Does your card have other chips besides the GPU and memory?
I mean other video-function chips, perhaps a capture-input
or output chip? If so, the bios may need to match those,
unless you don't use this functionality of the card. A
regular FX5700 may not have any such chips, I don't
remember.

Anyway, you should be able to try the bios, it is expected
that it will at least be accepted by the card and the card
will at least run at same speeds it did already. Maybe it
will overclock good after that, or maybe not, but I do
tend to think the odd behavior with a mere 1MHz memory bus
increase is due to the bios. Generally there would be
artifacting for a few dozen MHz before that happened, if it
did at all. However, I have never had an Asus FX5700, and
the FX5700 I do have in a system did not exhibit this
strange behavior yours does.

I ended up modifying the stock bios, setting higher clock
rates as the defaults, so that coolbits then showed a larger
range of adjustment. Mine is a Personal Cinema card though,
it has a different bios than yours but it still hit over 620
on the memory... think it ran aat 640 but it's been so long
since I tested it that I might have slowed down the memory
bus some just because there was no need to have it as fast
as possible after I was no longer gaming with it. I do
think the ceiling was under 700, probably closer to 650.

As for the GPU, it might depend a little on what heatsink
yours has but FX5700 wasn't such a hot running card like the
earlier FX5800 was, but then again for most gaming you will
not benefit much from raising the GPU speed, the memory bus
is the larger bottleneck. IMO, there will be little if
any noticable gain in performance between 515MHz and 450MHz
GPU unless you only run at lower resolution, low FSAA.

Hmm, thanks.

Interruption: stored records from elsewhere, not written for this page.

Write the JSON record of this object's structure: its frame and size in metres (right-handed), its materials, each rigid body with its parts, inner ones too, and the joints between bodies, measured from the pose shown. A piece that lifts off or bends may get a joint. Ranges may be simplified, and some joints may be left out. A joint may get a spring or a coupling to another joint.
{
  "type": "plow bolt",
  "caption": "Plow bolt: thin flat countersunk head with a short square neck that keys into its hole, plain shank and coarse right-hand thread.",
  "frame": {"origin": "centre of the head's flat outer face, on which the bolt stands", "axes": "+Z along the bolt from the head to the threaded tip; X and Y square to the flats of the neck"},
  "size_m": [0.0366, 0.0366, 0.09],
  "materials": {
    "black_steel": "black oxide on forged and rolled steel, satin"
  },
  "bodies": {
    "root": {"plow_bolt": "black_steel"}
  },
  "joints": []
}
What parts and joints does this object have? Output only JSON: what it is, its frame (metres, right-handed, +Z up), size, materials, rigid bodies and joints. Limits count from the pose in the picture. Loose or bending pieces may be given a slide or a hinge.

Probably the best response I've gotten on the issue
everywhere I've asked. I'm gonna check out the layouts and see if I can
find a decent PCI card (I think the only one I have lying around is a
12mb Diamond Monster 2!! lmao). I might just give it a shot, though I
might also wait some time as I'm not sure I want to experiment on the
only card I can afford :| Thanks again for significant help.